Dasselbe wiederholt sie dann auch noch am Telefon gegenüber ihrer KfZ-Versicherung. Wie blöd kann man sein? Polizei dauert zu lange, Einigung über die Versicherungen, die zufällig bei beiden die gleiche ist. Ich fotografiere den Schaden, den Ausweis der Handytussi, ihren Versicherungsschein, ihr Kennzeichen. Sie ist ja nun mehr als einsichtig, wir erfahren, dass es ihr dritter Unfall innerhalb von zwei Monaten ist. Warum lässt man solche Leute überhaupt noch auf die Straße, das wäre hier mal eine Grundsatzfrage.
Weiterfahrt, alles scheint geklärt. Bis sich auf einmal nicht mehr ignorieren lässt, dass Thorstens Citroen röhrt wie ein Ferrari. Bei der nächsten Raststätte halten wir an, klare Sache, das Auspuffrohr ist gebrochen. Wagenmittig hängt es runter. Wie lange noch, bis es runter fällt? Aufsteigende Nervosität, Anruf bei der Versicherung, dann noch einer und noch einer, das ist mit einem nicht getan, das ist ein Hin und Her wie es scheint mit dem gesamten Personal der HUG-Helferline – wir sollen warten, Abschleppdienst und Ersatzauto seien quasi schon unterwegs.

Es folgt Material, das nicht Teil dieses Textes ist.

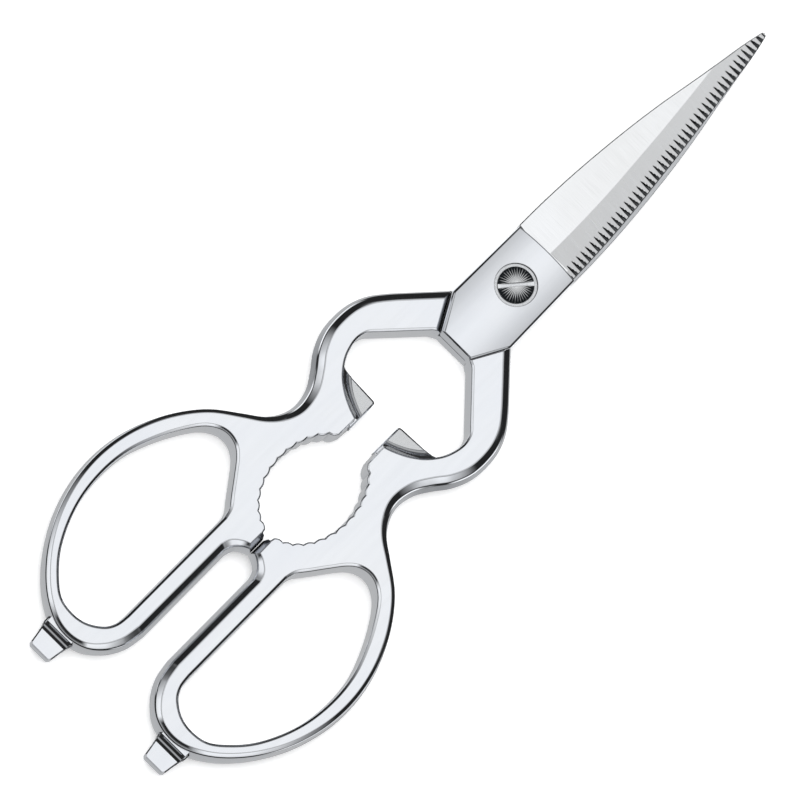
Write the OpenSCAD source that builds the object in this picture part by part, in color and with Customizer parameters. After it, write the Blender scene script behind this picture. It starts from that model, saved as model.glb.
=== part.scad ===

Letztlich stehen wir, der mir weitgehend unbekannte Thorsten und ich, drei Stunden erst bei der Raststätte (wo ich ihn zum Essen einlade), dann auf einem einsamen Industriegelände in Erftstadt herum – da war ich jetzt also auch schon mal – und warten. Dahin gebracht hat uns der Abschleppdienst – coole Fahrt im LKW mit dem defekten Auto hinten auf der Rampe -, nur hatte der leider keinen Ersatzwagen dabei. Dafür ist nämlich wieder ein anderes Unternehmen zuständig. Das ist nämlich eine Autovermietung, und die wartet, wie wir später erfahren, vergeblich an der Raststätte, wo wir schon lange nicht mehr sind.
Gegen 22 Uhr bin ich zu Hause, also bei P.M. Was für ein bescheuerter, merkwürdiger Tag! Und um noch eins draufzusetzen, ist im Haus Stromausfall. Nichts funktioniert mehr, rien, niente! Da hilft nur ein Kerzlein, und der PC und das leerfotografierte Handy bleiben eben aus.
Und heute, aus dem Abstand, finde ich den gestrigen Tag eher merk-würdig.